Feds sift evidence in software piracy probe

Feds sift evidence in software piracy probe

Law enforcement officials from the Justice Department, FBI, Customs Service and other federal agencies are reviewing evidence from dozens of computers seized in a worldwide series of raids earlier this month against criminals who illegally copy and distribute software.

After serving more than 100 search warrants in the United States, Europe and Australia, seizing equipment and conducting interviews, officials are reviewing their next steps in the three-pronged attack on software piracy, they said.

Beginning in 1999, law enforcement agencies established Operation Buccaneer, Operation Bandwidth and Operation Digital Piratez. Together they form the largest antipiracy effort by the U.S. government to date, officials said. The crackdowns focused on international networks of criminals who cooperate with insiders at software companies.

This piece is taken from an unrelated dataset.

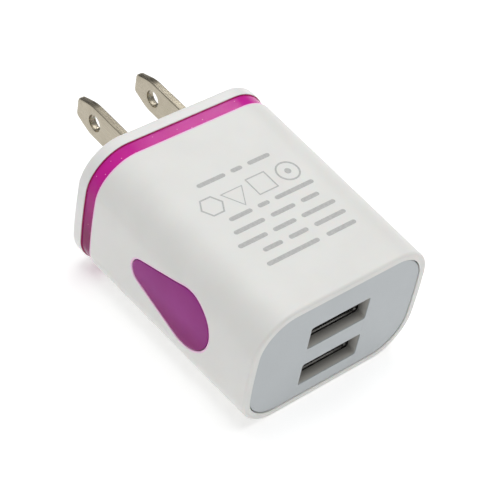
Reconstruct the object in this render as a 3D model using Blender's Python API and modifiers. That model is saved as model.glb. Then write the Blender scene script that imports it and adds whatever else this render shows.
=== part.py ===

Assistant U.S. Attorney Barney Huftalen in Concord, N.H., said the investigation is continuing and has no geographic boundaries. He said the government has not detained any suspects or brought charges in the cases. U.S. Attorneys' offices in Alexandria, Va., and Las Vegas declined to make substantive comments on the continuing investigations.

In September, Justice announced that it had added nine units to its Computer Hacking and Intellectual Property roster to duplicate successes by two CHIP teams in Northern California.

The CHIP units have 77 staff positions to prosecute and investigate computer crime as well as train other law enforcement officials.